A **tensor of rank n** is an operator with n slots for inserting vectors or 1-forms, which, when all n slots are filled, returns a scalar. In order for such an operator to be a tensor, it must be linear in *each slot* and obey certain transformation rules (more on this later). An example of a rank 2 tensor is $\mathbf {T} =T_{\ \nu }^{\mu }\mathbf {e} _{\mu }\otimes \mathbf {d} x^{\nu }$. The symbol $\otimes$ (pronounced "tensor") tells you which slot each index acts on. This tensor $\mathbf {T}$ is said to be of type $(1,1)$ because it has one contravariant slot and one covariant slot.

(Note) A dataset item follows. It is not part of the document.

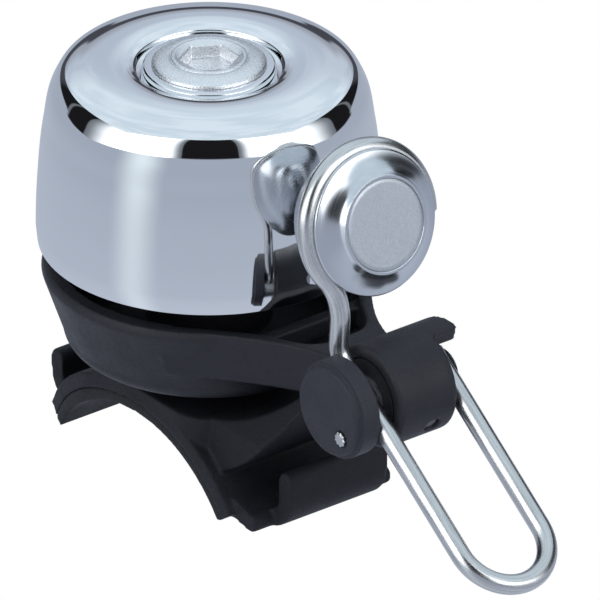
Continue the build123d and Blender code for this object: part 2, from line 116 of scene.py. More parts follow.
# The camera's distance and lens belong together: a long lens from far away
VIEW_AZIMUTH = math.radians(51.99)
VIEW_ELEVATION = math.radians(28.03)
VIEW_TARGET = Vector((7.76, 5.09, 10.99))
VIEW_DISTANCE = 2265.0
LENS = 1400.0

leg_dir = Vector((math.cos(LEG_DROP), 0, -math.sin(LEG_DROP)))
leg_up = Vector((math.sin(LEG_DROP), 0, math.cos(LEG_DROP)))
leg_base = PIVOT + leg_up * LEG_OFFSET
loop_dir = Vector((math.cos(LOOP_TILT), 0, math.sin(LOOP_TILT)))
loop_up = Vector((-math.sin(LOOP_TILT), 0, math.cos(LOOP_TILT)))
loop_centre = Vector((LOOP_X, 0, RIM_Z + LOOP_OVER_RIM))
y_dir = Vector((0, 1, 0))


# --- mesh helpers ---------------------------------------------------------------------------

def new_object(name, mesh, material=None):
    obj = bpy.data.objects.new(name, mesh)
    bpy.context.scene.collection.objects.link(obj)
    if material:
        obj.data.materials.append(material)
    return obj


def frame_matrix(origin, z_dir, x_dir):
    """Matrix of a local frame at origin, given in millimetres, for meshes made in millimetres."""
    z = z_dir.normalized()
    x = (x_dir - z * x_dir.dot(z)).normalized()
    y = z.cross(x)
    m = Matrix((x, y, z)).transposed().to_4x4()
    m.translation = origin * MM
    return m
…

Since $\mathbf {e} _{\mu }$ acts on the first slot and $\mathbf {d} x^{\nu }$ acts on the second slot, we must insert a 1-form in the first slot and a vector in the second slot (remember, 1-forms act on vectors and vice-versa). Filling both of these slots, say with $\mathbf {\sigma }$ and $\mathbf {u}$, will return the scalar $\mathbf {T} \left(\mathbf {\sigma } ,\mathbf {u} \right)$. We can use linearity (remember, the tensor is linear in each slot) to evaluate this number:

$\mathbf {T} \left(\mathbf {\sigma } ,\mathbf {u} \right)=T_{\ \nu }^{\mu }\mathbf {e} _{\mu }\otimes \mathbf {d} x^{\nu }\left(\sigma _{\alpha }\mathbf {d} x^{\alpha },u^{\beta }\mathbf {e} _{\beta }\right)=T_{\ \nu }^{\mu }\mathbf {e} _{\mu }\left(\sigma _{\alpha }\mathbf {d} x^{\alpha }\right)\mathbf {d} x^{\nu }\left(u^{\beta }\mathbf {e} _{\beta }\right)=T_{\ \nu }^{\mu }\sigma _{\alpha }u^{\beta }\delta _{\mu }^{\alpha }\delta _{\beta }^{\nu }=T_{\ \nu }^{\mu }\sigma _{\mu }u^{\nu }$

We don't have to fill all of the slots. This will of course not produce a scalar, but it will lower the rank of the tensor. For example, if we fill the second slot of $\mathbf {T}$, but not the first, we get a rank 1 tensor of type $(1,0)$ (which is a contravariant vector):

$\mathbf {T} \left(\cdot \ ,\mathbf {u} \right)=T_{\ \nu }^{\mu }\mathbf {e} _{\mu }\otimes \mathbf {d} x^{\nu }\left(\cdot \ ,u^{\gamma }\mathbf {e} _{\gamma }\right)=T_{\ \nu }^{\mu }\mathbf {e} _{\mu }\left(\cdot \right)\mathbf {d} x^{\nu }\left(u^{\gamma }\mathbf {e} _{\gamma }\right)=T_{\ \nu }^{\mu }\mathbf {e} _{\mu }u^{\gamma }\delta _{\gamma }^{\nu }=T_{\ \nu }^{\mu }u^{\nu }\mathbf {e} _{\mu }$

For another example, consider the rank 5 tensor $\mathbf {S} =S_{\ \beta \gamma }^{\alpha \ \ \mu \nu }\mathbf {e} _{\alpha }\otimes \mathbf {d} x^{\beta }\otimes \mathbf {d} x^{\gamma }\otimes \mathbf {e} _{\mu }\otimes \mathbf {e} _{\nu }$. This is a tensor of type $(3,2)$. We can fill all of its slots to get a scalar:

$\mathbf {S} \left(\mathbf {\sigma } ,\mathbf {u} ,\mathbf {v} ,\mathbf {\rho } ,\mathbf {\xi } \right)=S_{\ \beta \gamma }^{\alpha \ \ \mu \nu }\sigma _{\alpha }u^{\beta }v^{\gamma }\rho _{\mu }\xi _{\nu }$
Filling only the 3rd and 4th slots, we get a rank 3 tensor of type $(2,1)$:

$\mathbf {S} \left(\cdot \ ,\cdot \ ,\mathbf {v} ,\mathbf {\rho } ,\cdot \right)=S_{\ \beta \gamma }^{\alpha \ \ \mu \nu }v^{\gamma }\rho _{\mu }\mathbf {e} _{\alpha }\otimes \mathbf {d} x^{\beta }\otimes \mathbf {e} _{\nu }$

As a final note, it should be mentioned that in General Relativity we will always have a special tensor called the "metric tensor" which will allow us to convert contravariant indices to covariant indices and vice-versa. This way, we can change the tensor type $(n,m)$ and be able to insert either 1-forms or vectors into any slot of a given tensor.